- Country: Turkey
- Region: South East
- Location: South East of Turkey close to the Syrian border
- Offshore/onshore: onshore
- Operator: Türkiye Petrolleri Anonim Ortaklığı

Production
- Current production of oil: 3,000 barrels per day (~1.5×10^^{5} t/a)
- Estimated oil in place: 51.4 million tonnes (~ 59.9×10^^{6} m^{3} or 377 million bbl)

= Çamurlu oil field =

Oil field in southeast Turkey

The Camurlu Oil field, located in the South East of Turkey close to the Syrian border, has been discovered in 1975.

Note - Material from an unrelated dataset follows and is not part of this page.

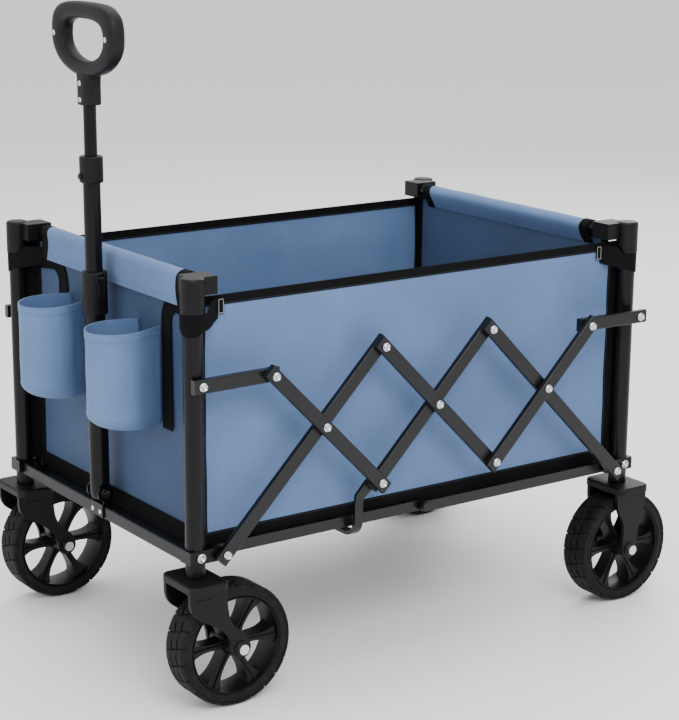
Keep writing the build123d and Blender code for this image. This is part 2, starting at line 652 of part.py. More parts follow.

The producing formations are located in three separate layers:

- the shallowest one, which is about 1250 m deep, is the light-brown limestone formation of Alt Sinan. The total formation thickness is approximately 150 m including 60 m which contain a heavy viscous oil (10-12 oAPI) below the gas cap,

- under the Alt Sinan formation, a ta depth of about 1400 m, is a dolomitic formation showing local producing capacities of heavy oil (10-12 oAPI) with a high watercut: Beloka,

- the deepest layer, known as Mus formation, around 2200 m deep, in the Trias, is a gas-condensate reservoir which contains 73% CO_{2}, it is also limestone having a good producing potential.

The gas cap at the top of Alt Sinan formation covers a large area. Wells producing in the oil zone of this formation have had to be shut-in due to their low oil productivity (oil viscosity is 284 cp under reservoir condition) or to the breakthrough of gas attributed to gas coning.

Wells completed and produced in the Beloka formation were shut in as well on account of their high watercut. For this reason the development of an EOR process has been restricted to the Alt Sinan formation.

Oil production started in May 1976, with average initial rate of 100 STB/day for most wells. Production rates gradually dropped to 15-20 STB/day within 2 years with a small watercut. At the end of December 1986 the cumulative oil production was 689,546 STB.